Anything placed in the room can alter reflections - good and bad - including a TV between the speakers. But remember, the "image" does not exist between the speakers, it exists between your ears.
I admit I'm a bit extreme, but every time I want to do some serious listening I wheel my 32" TV outta there to open up the space between my speakers. The difference is night and day and well worth the effort given the sonic rewards. Everything opens up and breathes better and the bass becomes tighter, and a 3D soundstage appears--this all gets hidden with the TV there. If at all possible I'd try to get the TV on some kind of stand with wheels and show it the door when it's time to listen. It takes some effort and I have to undo/redo a few connections each time I move the TV, but the results are so much better I don't mind doing it. Maybe get a friend to help you remove the TV to see if it might be worth it for you too. Failing this, you might try draping a comforter or thick blanket over the TV which may help minimize any diffractions/reflections the TV may cause. Well, I'm off the the chiropractor(man this hobby takes a toll). Best of luck.
When you're just listening to music try putting a heavy woolen blanket over the TV.It's easier than moving the TV out and in many cases it makes a big difference.
I agree with Moonshyn, with a pair of Quad 63's and a 28" TV between, one can clearly hear the difference by covering up that big piece of glass with a blanket. My center image is much more "dense" and have moved the speakers according due to too much centerfill (better extended on the sides now). Bass (or maybe more accurately in the Quad's case - midbass) actually improves, too.
I agree with those above who say "if it ain't broke....etc". But if you'd like to try something else, I like the Vandersteen formulae which is an "odd dimensions" placement.
Measure the rooms length and width in inches, then divide these measurements by 1/3, 1/5, 1/7, 1/9 etc. Put the speaker center at one of these distances from the long and short walls. Of course the 1/3 line puts your speakers well out into the room, and this is often not acceptable for various reasons. But, I was able to use the 1/5 line which put the speakers about 54" from the back wall of my 14 X 22' room (speakers on short wall).
If you have your speakers placed on the 27' wall, this formula would have them 36" from the back wall using the 1/5 placement, 1/5 X 180" = 36". Interestingly, the 1/7 line, which in your case is 25.7" from the back wall is almost identical to your present placement of 26" out. Happy Tweaking.

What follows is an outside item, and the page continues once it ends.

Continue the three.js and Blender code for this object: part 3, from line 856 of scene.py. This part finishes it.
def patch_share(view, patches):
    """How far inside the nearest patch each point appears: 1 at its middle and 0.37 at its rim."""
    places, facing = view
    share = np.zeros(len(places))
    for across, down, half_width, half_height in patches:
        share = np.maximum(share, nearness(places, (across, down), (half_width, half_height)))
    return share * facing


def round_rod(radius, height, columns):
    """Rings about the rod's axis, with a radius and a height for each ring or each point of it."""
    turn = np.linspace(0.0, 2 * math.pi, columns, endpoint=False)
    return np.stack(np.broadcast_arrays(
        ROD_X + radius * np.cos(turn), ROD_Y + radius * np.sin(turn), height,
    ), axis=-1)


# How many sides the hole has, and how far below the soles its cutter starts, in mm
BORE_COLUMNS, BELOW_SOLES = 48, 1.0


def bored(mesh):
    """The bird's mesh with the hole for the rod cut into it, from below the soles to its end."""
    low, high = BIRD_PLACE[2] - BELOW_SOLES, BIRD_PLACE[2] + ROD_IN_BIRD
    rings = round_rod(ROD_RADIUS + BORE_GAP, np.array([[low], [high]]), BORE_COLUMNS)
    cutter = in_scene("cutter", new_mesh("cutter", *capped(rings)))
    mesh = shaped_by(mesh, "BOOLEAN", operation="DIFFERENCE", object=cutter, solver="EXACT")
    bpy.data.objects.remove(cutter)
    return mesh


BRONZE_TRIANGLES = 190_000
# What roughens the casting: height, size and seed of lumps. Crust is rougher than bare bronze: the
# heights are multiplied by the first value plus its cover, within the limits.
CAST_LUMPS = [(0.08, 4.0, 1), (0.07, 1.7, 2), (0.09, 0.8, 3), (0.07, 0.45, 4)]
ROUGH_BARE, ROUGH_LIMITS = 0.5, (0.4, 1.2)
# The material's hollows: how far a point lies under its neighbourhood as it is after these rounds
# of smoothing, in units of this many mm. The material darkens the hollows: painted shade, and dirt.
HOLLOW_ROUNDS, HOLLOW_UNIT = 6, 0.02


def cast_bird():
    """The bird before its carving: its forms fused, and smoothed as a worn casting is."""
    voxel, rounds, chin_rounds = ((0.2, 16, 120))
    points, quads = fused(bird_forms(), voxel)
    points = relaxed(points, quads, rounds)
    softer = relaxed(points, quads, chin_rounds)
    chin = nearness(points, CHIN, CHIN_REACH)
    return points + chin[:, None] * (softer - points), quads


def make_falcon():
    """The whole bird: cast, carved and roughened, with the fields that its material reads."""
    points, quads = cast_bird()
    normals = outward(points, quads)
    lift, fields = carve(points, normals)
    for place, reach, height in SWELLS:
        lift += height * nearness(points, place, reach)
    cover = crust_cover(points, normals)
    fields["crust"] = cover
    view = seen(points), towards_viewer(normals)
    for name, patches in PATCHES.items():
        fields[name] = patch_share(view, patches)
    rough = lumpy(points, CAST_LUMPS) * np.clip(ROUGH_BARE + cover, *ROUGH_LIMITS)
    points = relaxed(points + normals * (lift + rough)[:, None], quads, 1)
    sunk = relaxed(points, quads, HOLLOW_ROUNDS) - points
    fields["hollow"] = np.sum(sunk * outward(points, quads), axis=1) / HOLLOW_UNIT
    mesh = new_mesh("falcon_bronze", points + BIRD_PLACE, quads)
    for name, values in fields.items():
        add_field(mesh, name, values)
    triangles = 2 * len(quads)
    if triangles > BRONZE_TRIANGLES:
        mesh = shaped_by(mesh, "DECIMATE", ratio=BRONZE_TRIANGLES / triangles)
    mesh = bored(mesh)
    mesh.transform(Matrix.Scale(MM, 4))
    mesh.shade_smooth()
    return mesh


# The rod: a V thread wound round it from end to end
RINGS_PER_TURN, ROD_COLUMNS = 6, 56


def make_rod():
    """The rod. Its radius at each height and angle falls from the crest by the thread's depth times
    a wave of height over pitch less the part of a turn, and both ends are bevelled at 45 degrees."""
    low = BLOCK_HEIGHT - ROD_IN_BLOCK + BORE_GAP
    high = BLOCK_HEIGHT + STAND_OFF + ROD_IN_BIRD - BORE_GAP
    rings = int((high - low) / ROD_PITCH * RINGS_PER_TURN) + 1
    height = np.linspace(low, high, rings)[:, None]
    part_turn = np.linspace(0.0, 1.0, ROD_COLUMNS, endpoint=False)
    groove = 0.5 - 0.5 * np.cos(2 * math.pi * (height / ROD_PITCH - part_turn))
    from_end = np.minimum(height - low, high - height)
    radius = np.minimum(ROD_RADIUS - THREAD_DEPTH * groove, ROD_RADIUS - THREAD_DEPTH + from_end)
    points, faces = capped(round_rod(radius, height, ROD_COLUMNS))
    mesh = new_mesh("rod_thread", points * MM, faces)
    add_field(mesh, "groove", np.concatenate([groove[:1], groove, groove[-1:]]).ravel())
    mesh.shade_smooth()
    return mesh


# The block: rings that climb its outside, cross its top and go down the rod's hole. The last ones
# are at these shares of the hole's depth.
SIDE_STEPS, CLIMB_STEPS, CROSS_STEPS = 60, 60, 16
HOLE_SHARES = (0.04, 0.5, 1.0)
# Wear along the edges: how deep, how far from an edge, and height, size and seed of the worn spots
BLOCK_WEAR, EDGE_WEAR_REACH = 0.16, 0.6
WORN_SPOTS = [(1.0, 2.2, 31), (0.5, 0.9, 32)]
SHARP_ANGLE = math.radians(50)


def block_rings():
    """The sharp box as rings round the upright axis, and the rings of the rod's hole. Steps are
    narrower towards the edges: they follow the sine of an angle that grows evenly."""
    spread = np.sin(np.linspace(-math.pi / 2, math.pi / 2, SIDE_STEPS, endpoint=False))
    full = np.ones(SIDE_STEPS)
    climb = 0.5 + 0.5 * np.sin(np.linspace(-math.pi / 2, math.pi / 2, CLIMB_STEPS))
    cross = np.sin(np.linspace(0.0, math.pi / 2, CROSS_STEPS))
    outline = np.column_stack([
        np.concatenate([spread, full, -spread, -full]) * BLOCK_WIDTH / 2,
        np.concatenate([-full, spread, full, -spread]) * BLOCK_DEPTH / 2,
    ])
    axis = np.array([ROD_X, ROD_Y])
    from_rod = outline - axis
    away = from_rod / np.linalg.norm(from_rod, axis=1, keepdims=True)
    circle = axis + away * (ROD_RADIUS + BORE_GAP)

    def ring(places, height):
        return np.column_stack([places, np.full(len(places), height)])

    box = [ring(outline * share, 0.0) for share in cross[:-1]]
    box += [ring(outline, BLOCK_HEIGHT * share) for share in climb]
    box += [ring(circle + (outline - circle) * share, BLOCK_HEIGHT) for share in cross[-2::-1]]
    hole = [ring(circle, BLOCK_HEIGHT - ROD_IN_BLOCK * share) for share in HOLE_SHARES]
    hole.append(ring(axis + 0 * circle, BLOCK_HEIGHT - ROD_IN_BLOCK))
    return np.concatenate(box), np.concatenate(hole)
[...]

Craig
Since I've already said that I put a 7-tube Room Lens copy in front of my TV set (which sits between Quad ESL 63's), let me add that I had previously tried several layers of a thick blanket, and the Room Lens worked MUCH, MUCH better. This could be because my room is on the edge of having too much absorption, and might not apply to all rooms. But if you can try a row of wine bottles, say, raised to a suitable height, I'd compare that with the blanket. They'll diffuse without absorbing, and that could be what's best for you.
I hate to be someone going against the grain here; however, I have never thought of the "golden rules" as having anything to do with imaging. I would suggest prior to even trying to fine-tune imaging, checking frequency respones with a test cd. If your speakers can remain flat, at your listening position, you will do more for realistic sound than worrying about your TV interferring with imaging. In my experience, I haven't had that much trouble dialing in imaging once I found good frequency response. Besides, if imaging and soundstage are a high priority, try Synergistic Research's Designer's Reference interconnects with active shielding. I believe Garfish will support me on this--you will take imaging and soundstage to whole nother level.
I could be off the mark here but I thought I would throw out my 2 cents.